A great-power competition for influence and resources in CAR will torpedo any hope of a lasting peace.
The struggle between France and Russia risks drawing in additional actors that are more interested in resource extraction than the country’s stability. Recently, a group of Chinese nationals looking for a mining site in CAR were killed by townspeople after the suspicious death of a Central African guide who had accompanied them; accounts of what may have happened differ between the Chinese media and other outlets.
Central African government contracts that were leaked two years ago revealed that Chinese defense company Poly Technologies was interested in CAR for its resources. The company, which has a history of unsavory deals in Africa, undertook oil exploration in the country and donated vehicles to the Central African military this past August. The company also attempted to deliver arms like Russia had, but the U.N. Security Council blocked that effort in June.
The spat between Russia and France has already filtered into Central African politics and eroded the government’s unity. In October, the Central African Parliament was embroiled in a political struggle that ultimately saw the ouster of the pro-French speaker of the National Assembly, Karim Meckassoua, by the ostensibly pro-Russia Touadera following accusations of embezzlement. The episode had a notable impact on the elite in Bangui, motivating even some of the most outspoken pro-French officials, like Martin Ziguele, a former prime minister, to adopt a neutral tone when the Russian presence is mentioned. Ziguele said in a recent interview that safety is the main concern for Central Africans, no matter who provides it.

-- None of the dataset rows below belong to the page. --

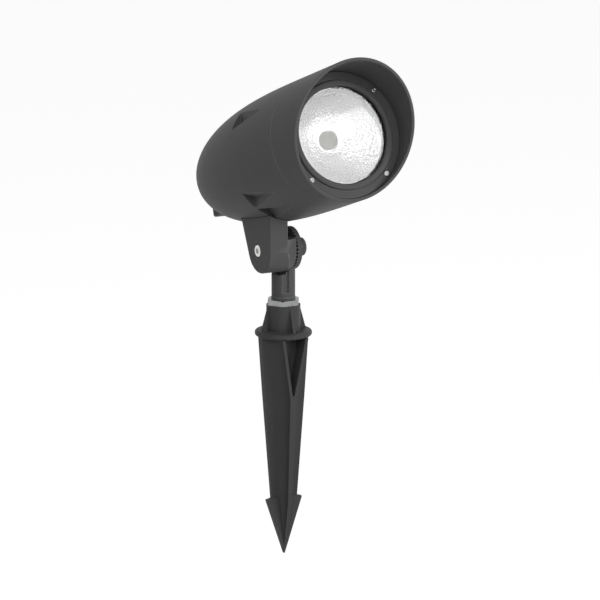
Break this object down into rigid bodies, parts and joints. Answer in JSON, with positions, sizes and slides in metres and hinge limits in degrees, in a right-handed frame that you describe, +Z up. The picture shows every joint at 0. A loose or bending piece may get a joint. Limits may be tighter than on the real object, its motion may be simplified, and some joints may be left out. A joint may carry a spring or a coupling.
{
  "type": "garden spike spotlight",
  "caption": "Bullet-shaped garden spotlight with a slanted hood on a toothed tilting bracket, a swivelling stem and a barbed ground spike.",
  "frame": {"origin": "on the spike's axis at the underside of the spike's flange, which rests on the ground", "axes": "+Z up, the lamp head faces -Y and its beam rises 18.2 degrees at rest, the hinge of the head runs along X"},
  "size_m": [0.111, 0.2581, 0.4477],
  "materials": {
    "coated_casting": "matt textured dark grey powder coat on die-cast aluminium",
    "spike_plastic": "fine-grained dark grey moulded plastic",
    "zinc_steel": "dull zinc-plated steel",
    "stainless_steel": "bright stainless steel",
    "black_rubber": "matt black silicone rubber",
    "clear_glass": "clear toughened glass",
    "bright_aluminium": "bright hammered anodised aluminium",
    "plain_aluminium": "plain machined aluminium",
    "white_plastic": "off-white moulded plastic",
    "phosphor_resin": "pale phosphor resin",
    "grey_silicone": "soft grey thermal pad",
    "circuit_board": "green circuit board",
    "wire_insulation": "silicone wire insulation"
  },
  "bodies": {
    "spike_body": {"ground_spike": "spike_plastic"},
    "stem_body": {"stem": "coated_casting", "lock_nut": "zinc_steel"},
    "head_body": {"tilt_bracket": "coated_casting", "bracket_seal": "black_rubber", "bracket_screws": "stainless_steel", "clamp_screw": "stainless_steel", "spring_washer": "stainless_steel", "clamp_cap_nut": "coated_casting", "rear_housing": "coated_casting", "front_hood": "coated_casting", "housing_gasket": "black_rubber", "housing_screws": "stainless_steel", "trim_ring": "coated_casting", "trim_screws": "stainless_steel", "lens_gasket": "black_rubber", "glass_lens": "clear_glass", "reflector": "bright_aluminium", "led_holder": "white_plastic", "holder_screws": "stainless_steel", "led_board": "plain_aluminium", "led_phosphor": "phosphor_resin", "thermal_pad": "grey_silicone", "heat_plate": "plain_aluminium", "plate_screws": "stainless_steel", "driver_tray": "zinc_steel", "tray_screws": "stainless_steel", "driver_case": "white_plastic", "driver_lid": "white_plastic", "driver_board": "circuit_board", "driver_screws": "stainless_steel", "terminal_block": "white_plastic", "terminal_screws": "stainless_steel", "led_leads": "wire_insulation", "cable_grommet": "black_rubber", "gland_nut": "spike_plastic"}
  },
  "joints": [
    {"name": "stem_swivel", "type": "hinge", "parent": "spike_body", "child": "stem_body", "pos_m": [0, 0, 0.02], "axis": [0, 0, 1], "range_deg": [-180, 180]},
    {"name": "head_tilt", "type": "hinge", "parent": "stem_body", "child": "head_body", "pos_m": [0, 0, 0.0754], "axis": [-1, 0, 0], "range_deg": [-50, 70]}
  ]
}
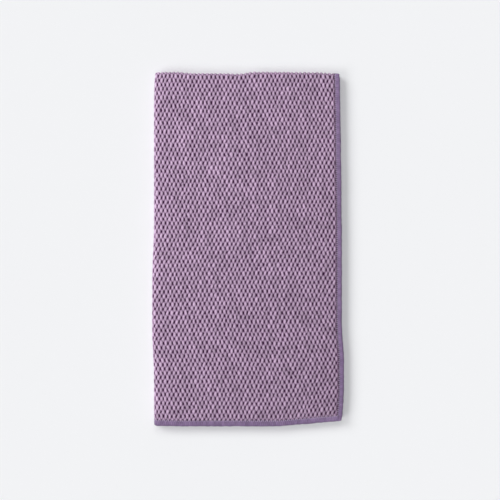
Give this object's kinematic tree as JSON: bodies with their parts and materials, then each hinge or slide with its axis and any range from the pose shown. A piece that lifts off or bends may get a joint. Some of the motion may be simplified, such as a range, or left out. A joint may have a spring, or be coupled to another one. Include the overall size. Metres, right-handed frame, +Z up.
{
  "type": "quick dry towel",
  "caption": "Waffle-knit quick dry travel towel folded in quarters, with overlocked edges; it opens like a book about the fold at its left side.",
  "frame": {"origin": "centre of the folded towel's bounding box in plan, at the height of the surface it lies on", "axes": "+Z up out of the lying towel; +Y along the folded towel's length, away from its stitched short edges and towards the cross folds; +X away from the spine fold, towards the stitched long edges"},
  "size_m": [0.2, 0.375, 0.0102],
  "materials": {
    "waffle_cloth": "matte",
    "edging_thread": "satin",
    "needle_thread": "satin"
  },
  "bodies": {
    "lower_half": {"lower_outer_panel": "waffle_cloth", "lower_inner_panel": "waffle_cloth", "lower_cross_fold": "waffle_cloth", "lower_long_edging": "edging_thread", "lower_outer_short_edging": "edging_thread", "lower_inner_short_edging": "edging_thread", "lower_long_seam": "needle_thread", "lower_outer_short_seam": "needle_thread", "lower_inner_short_seam": "needle_thread", "outer_spine_fold": "waffle_cloth", "inner_spine_fold": "waffle_cloth", "spine_cross_fold": "waffle_cloth", "outer_spine_edging": "edging_thread", "inner_spine_edging": "edging_thread", "outer_spine_seam": "needle_thread", "inner_spine_seam": "needle_thread"},
    "upper_half": {"upper_inner_panel": "waffle_cloth", "upper_outer_panel": "waffle_cloth", "upper_cross_fold": "waffle_cloth", "upper_long_edging": "edging_thread", "upper_inner_short_edging": "edging_thread", "upper_outer_short_edging": "edging_thread", "upper_long_seam": "needle_thread", "upper_inner_short_seam": "needle_thread", "upper_outer_short_seam": "needle_thread"}
  },
  "joints": [
    {"name": "spine_fold", "type": "hinge", "parent": "lower_half", "child": "upper_half", "pos_m": [-0.0963, 0, 0.0051], "axis": [0, -1, 0], "range_deg": [0, 179.9], "deforming": ["outer_spine_fold", "inner_spine_fold", "spine_cross_fold", "outer_spine_edging", "inner_spine_edging", "outer_spine_seam", "inner_spine_seam"]}
  ]
}
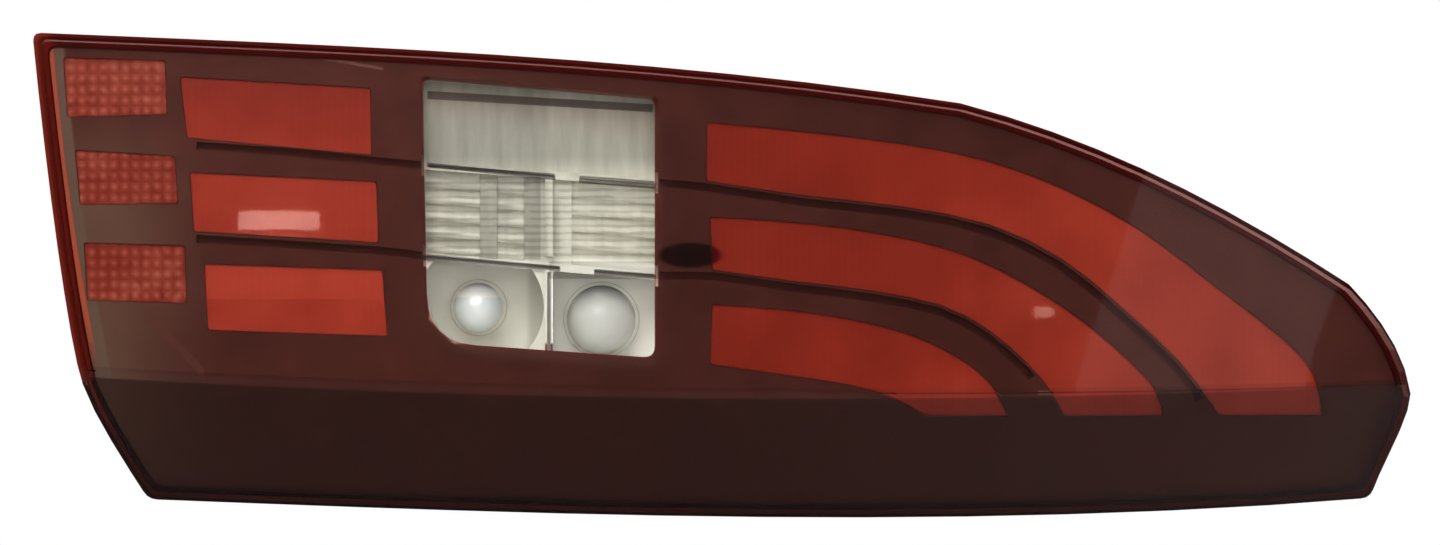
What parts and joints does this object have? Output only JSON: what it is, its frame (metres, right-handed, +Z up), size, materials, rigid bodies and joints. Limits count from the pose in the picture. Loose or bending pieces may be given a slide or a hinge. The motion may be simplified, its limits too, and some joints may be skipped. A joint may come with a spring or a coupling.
{
  "type": "tail light cluster",
  "caption": "Rear lamp cluster with a domed smoked red lens, a clear window over its bulbs, lit red bars, reflex reflectors, a sealed housing with studs, connector and LED driver.",
  "frame": {"origin": "centre of the rectangle of the four mounting studs, on the plane where their collars meet the car body", "axes": "+X to the right seen from behind the car, towards the lamp's pointed outer end; +Y into the car body, along the studs; +Z up"},
  "size_m": [0.4597, 0.1482, 0.1611],
  "materials": {
    "smoked_red_lens": "glossy smoked red, see-through",
    "clear_lens": "glossy clear",
    "housing_plastic": "fine moulded grain",
    "glue": "matt",
    "bezel_plastic": "satin dark grey",
    "red_bar": "glossy red",
    "reflex_red": "glossy red over prisms",
    "silvered_plastic": "vacuum-coated satin silver",
    "white_plastic": "semi-gloss white",
    "board": "green solder mask",
    "led": "phosphor yellow",
    "screw_steel": "zinc-plated",
    "stud_steel": "zinc-plated",
    "silvered_glass": "silvered at the front",
    "bulb_glass": "clear",
    "bulb_brass": "nickelled brass",
    "filament_wire": "drawn wire",
    "holder_plastic": "grey, fine grain",
    "holder_rubber": "matt silicone",
    "connector_plastic": "smooth black",
    "terminal_brass": "tinned",
    "cast_aluminium": "die-cast",
    "seal_rubber": "matt",
    "foam": "closed-cell foam"
  },
  "bodies": {
    "root": {"outer_lens": "smoked_red_lens", "clear_window": "clear_lens", "housing": "housing_plastic", "glue_bead": "glue", "bezel": "bezel_plastic", "left_bar_top": "red_bar", "left_bar_middle": "red_bar", "left_bar_bottom": "red_bar", "right_bar_top": "red_bar", "right_bar_middle": "red_bar", "right_bar_bottom": "red_bar", "reflex_top": "reflex_red", "reflex_middle": "reflex_red", "reflex_bottom": "reflex_red", "reflector": "silvered_plastic", "left_light_box": "white_plastic", "right_light_box": "white_plastic", "left_led_board": "board", "right_led_board": "board", "left_leds": "led", "right_leds": "led", "light_screws": "screw_steel", "turn_bulb": "silvered_glass", "turn_bulb_base": "bulb_brass", "turn_bulb_holder": "holder_plastic", "turn_holder_seal": "holder_rubber", "reverse_bulb": "bulb_glass", "reverse_bulb_filament": "filament_wire", "reverse_bulb_base": "bulb_brass", "reverse_bulb_holder": "holder_plastic", "reverse_holder_seal": "holder_rubber", "connector_shell": "connector_plastic", "connector_terminals": "terminal_brass", "driver_case": "cast_aluminium", "driver_board": "board", "driver_seal": "seal_rubber", "driver_screws": "screw_steel", "mounting_studs": "stud_steel", "body_gasket": "foam", "vent_cap": "connector_plastic"}
  },
  "joints": []
}
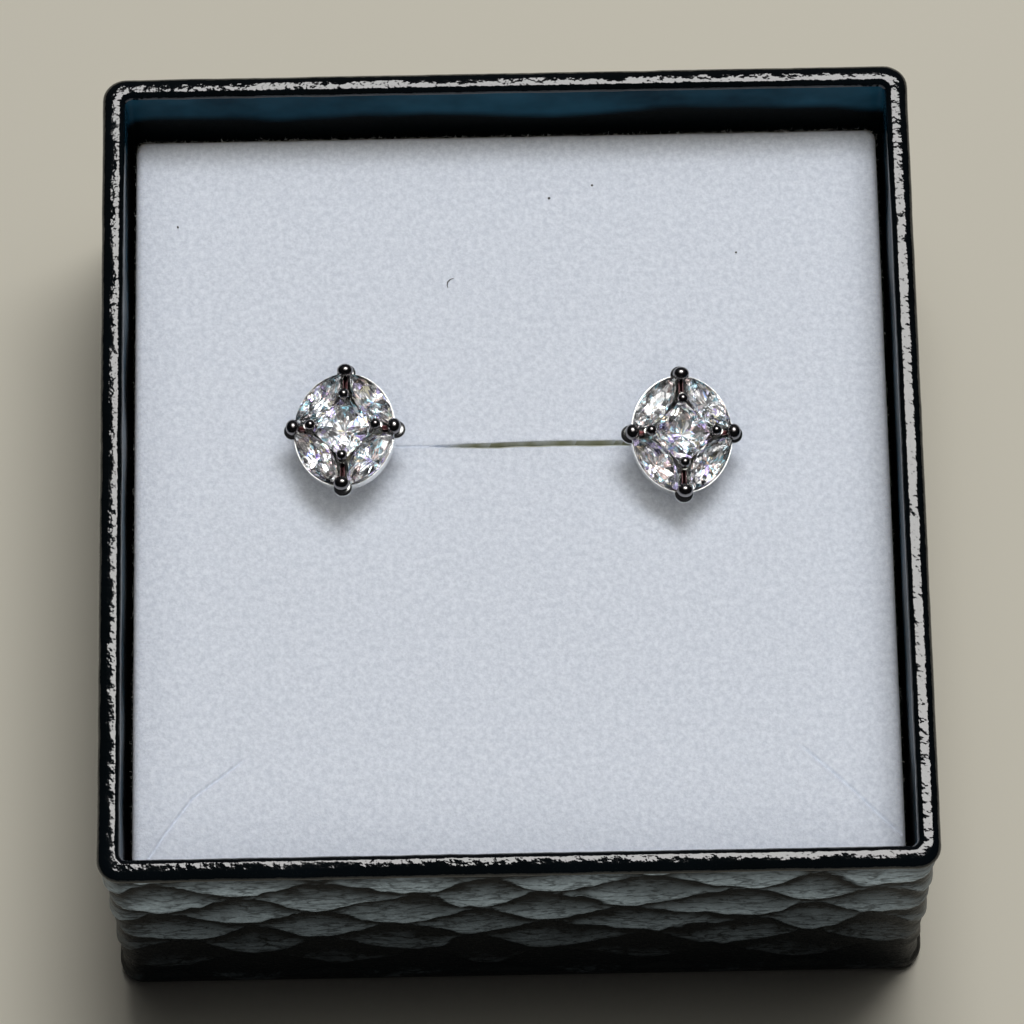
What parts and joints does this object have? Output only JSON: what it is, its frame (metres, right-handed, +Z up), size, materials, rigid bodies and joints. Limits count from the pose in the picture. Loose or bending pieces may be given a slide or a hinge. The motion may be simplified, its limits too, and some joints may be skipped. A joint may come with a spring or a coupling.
{
  "type": "stud earrings in a gift box",
  "caption": "Prong-set stud earrings, each a round cluster of cut stones on a post, held by the flocked foam pad of an open leather-covered gift box base.",
  "frame": {"origin": "middle of the box tray's underside, on the surface it stands on", "axes": "+X to the right across the pair of studs, +Y to the back of the box, +Z up out of the tray"},
  "size_m": [0.052, 0.0542, 0.023],
  "materials": {
    "leather_paper": "black embossed leather paper, satin on the outside and glossy at the rim and inside",
    "foam": "white flocked foam, matt",
    "silver": "polished silver",
    "crystal": "clear cut stone, polished"
  },
  "bodies": {
    "root": {"box_tray": "leather_paper", "pad": "foam", "left_setting": "silver", "left_centre_stone": "crystal", "left_marquise_1": "crystal", "left_marquise_2": "crystal", "left_marquise_3": "crystal", "left_marquise_4": "crystal", "left_ear_nut": "silver", "right_setting": "silver", "right_centre_stone": "crystal", "right_marquise_1": "crystal", "right_marquise_2": "crystal", "right_marquise_3": "crystal", "right_marquise_4": "crystal", "right_ear_nut": "silver"}
  },
  "joints": []
}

This kind of outside political maneuvering, alongside competing peace processes, only makes the possibility of actual peace in CAR more unlikely. Sudan, Russia’s partner in its parallel peace talks, is not the honest broker CAR needs, as its previous shipment of weapons to the Seleka rebels in 2012 and continued raids into CAR by Sudanese government-backed militias indicate. Sudan, with Russian support, continues to deride the U.N. negotiations. Were Russia interested in reaching a peace settlement, it would throw its weight behind the U.N.-backed process, instead of dividing the international community’s efforts.
Perhaps most of all, France and Russia’s competition signals to Touadera that remaining in power depends on his ability to make his foreign patrons happy. While France and Russia will not win Touadera’s wars for him or resolve CAR’s deeply rooted tensions, historical precedent suggests that one or both of them will forcibly safeguard his political position and personal security so long as he is perceived as a better alternative to rival politicians and rebel groups.
Ultimately, a great-power competition for influence and resources in CAR will torpedo any hope of a lasting peace. Instead of presenting a united front in favor of resolution, disarmament and development, Russia, France and even China are likely to continue pursuing their narrow interests in the country, at the expense of Central Africans.